All of this is really very complicated
What is emerging in the cloud discussion is a hype-meets-reality moment, where the technical issues that we all really knew were there underneath the Elasticity (or Elastoplast) are emerging and causing real dollar impact. Cloud isn’t a magic bullet. You do need to understand it, and you need to architect on the basis of that understanding.
Mike,
Regardless of what is in the SLA, in this case, Amazon is providing a 100% credit for 10 days of service for “…customers with an attached EBS volume or a running RDS database instance in the affected Availability Zone in the US East Region at the time of the disruption, regardless of whether their resources and application were impacted or not, we are going to provide a 10 day credit equal to 100% of their usage of EBS Volumes, EC2 Instances and RDS database instances that were running in the affected Availability Zone. These customers will not have to do anything in order to receive this credit, as it will be automatically applied to their next AWS bill. Customers can see whether they qualify for the service credit by logging into their AWS Account Activity page.”

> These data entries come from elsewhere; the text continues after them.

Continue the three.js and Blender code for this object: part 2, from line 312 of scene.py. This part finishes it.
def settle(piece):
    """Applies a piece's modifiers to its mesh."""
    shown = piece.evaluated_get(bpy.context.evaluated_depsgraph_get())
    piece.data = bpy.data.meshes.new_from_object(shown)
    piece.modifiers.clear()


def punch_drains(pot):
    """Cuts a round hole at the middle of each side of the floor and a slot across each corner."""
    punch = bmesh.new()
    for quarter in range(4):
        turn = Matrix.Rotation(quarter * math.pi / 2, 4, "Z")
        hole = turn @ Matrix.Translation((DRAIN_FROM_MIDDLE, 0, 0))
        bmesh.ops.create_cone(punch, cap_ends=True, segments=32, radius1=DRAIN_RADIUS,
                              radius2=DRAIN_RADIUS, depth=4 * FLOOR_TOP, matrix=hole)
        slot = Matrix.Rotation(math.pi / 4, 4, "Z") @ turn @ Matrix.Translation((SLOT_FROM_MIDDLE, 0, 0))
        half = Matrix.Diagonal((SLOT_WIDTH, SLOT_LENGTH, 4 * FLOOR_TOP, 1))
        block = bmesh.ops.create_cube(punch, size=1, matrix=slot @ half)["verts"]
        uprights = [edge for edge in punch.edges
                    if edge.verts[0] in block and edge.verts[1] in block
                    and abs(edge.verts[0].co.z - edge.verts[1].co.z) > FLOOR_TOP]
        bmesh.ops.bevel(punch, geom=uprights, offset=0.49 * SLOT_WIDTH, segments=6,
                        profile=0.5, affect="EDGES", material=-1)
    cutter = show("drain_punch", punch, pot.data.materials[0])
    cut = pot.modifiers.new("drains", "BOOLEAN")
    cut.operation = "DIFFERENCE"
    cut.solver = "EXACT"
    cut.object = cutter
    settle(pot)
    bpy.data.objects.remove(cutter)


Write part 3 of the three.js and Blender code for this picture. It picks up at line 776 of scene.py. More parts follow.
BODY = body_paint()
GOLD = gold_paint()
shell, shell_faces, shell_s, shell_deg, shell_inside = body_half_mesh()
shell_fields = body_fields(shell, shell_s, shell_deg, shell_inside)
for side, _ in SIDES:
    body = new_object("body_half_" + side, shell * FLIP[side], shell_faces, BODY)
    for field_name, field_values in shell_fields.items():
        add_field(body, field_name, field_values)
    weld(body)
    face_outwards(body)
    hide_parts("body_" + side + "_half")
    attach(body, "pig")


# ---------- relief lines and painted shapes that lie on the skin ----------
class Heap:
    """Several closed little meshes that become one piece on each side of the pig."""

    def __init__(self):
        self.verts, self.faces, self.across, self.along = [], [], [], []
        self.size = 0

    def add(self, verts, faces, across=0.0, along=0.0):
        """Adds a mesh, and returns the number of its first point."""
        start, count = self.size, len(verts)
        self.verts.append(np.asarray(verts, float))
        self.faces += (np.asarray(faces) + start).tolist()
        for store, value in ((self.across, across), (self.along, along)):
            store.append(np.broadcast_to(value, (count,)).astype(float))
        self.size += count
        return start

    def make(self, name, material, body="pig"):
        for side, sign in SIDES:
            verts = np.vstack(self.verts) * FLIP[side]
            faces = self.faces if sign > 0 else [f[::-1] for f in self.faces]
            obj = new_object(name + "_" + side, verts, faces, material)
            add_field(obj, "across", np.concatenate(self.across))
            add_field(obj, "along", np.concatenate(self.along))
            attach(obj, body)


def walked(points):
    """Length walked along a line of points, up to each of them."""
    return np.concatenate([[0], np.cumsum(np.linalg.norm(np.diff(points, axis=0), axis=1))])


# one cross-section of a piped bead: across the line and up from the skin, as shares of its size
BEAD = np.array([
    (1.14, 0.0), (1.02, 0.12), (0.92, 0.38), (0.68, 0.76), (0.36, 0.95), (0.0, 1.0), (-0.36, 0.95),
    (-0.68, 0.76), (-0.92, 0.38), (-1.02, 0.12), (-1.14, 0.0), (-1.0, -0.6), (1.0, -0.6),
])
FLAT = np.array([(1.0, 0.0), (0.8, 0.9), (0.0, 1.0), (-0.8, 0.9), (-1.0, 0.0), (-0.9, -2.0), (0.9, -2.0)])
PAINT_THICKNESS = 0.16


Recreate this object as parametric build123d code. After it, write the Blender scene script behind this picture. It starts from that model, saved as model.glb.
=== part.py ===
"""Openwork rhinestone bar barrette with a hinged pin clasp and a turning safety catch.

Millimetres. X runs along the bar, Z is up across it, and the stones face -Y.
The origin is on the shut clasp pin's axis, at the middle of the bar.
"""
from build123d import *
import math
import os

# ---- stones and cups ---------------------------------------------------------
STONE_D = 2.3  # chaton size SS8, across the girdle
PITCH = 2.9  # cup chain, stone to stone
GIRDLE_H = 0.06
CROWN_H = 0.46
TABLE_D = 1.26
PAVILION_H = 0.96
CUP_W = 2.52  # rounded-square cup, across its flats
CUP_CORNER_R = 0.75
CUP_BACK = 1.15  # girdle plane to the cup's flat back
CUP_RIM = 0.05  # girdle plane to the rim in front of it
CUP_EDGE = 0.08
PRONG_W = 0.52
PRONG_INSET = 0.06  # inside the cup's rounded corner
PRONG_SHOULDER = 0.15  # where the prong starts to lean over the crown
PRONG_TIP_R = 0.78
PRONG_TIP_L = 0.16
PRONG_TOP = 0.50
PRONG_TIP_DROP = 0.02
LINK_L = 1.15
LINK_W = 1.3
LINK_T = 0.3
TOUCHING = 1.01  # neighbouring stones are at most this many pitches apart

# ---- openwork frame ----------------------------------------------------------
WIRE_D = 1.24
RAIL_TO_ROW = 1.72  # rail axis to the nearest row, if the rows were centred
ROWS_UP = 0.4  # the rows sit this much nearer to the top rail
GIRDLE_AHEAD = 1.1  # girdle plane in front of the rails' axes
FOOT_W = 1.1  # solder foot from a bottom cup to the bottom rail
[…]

So, basically, if you had an EBS vol in the affected zone, you are getting compensated.
Hi Greg,
Yes thanks for pointing this out. I think we were always expecting Amazon to make some form of compensation, although it is obviously a good thing that they have done so. I drafted the post at the point when Amazon was silent on the matter (even though it may actually have been posted after the Amazon announcement happened).
Amazon also posted a lot of good technical detail about how this happened. Additional clarifications are helpful but I don’t think the later information from Amazon actually contradicts my post, so I decided to leave the post in its current state as a “point-in-time” in the discussion, rather than updating it.
There’s a lot of commentary from the other analysts on the site following on from Amazon outage, and I suspect this reflects the significance of both the event and of Amazon itself.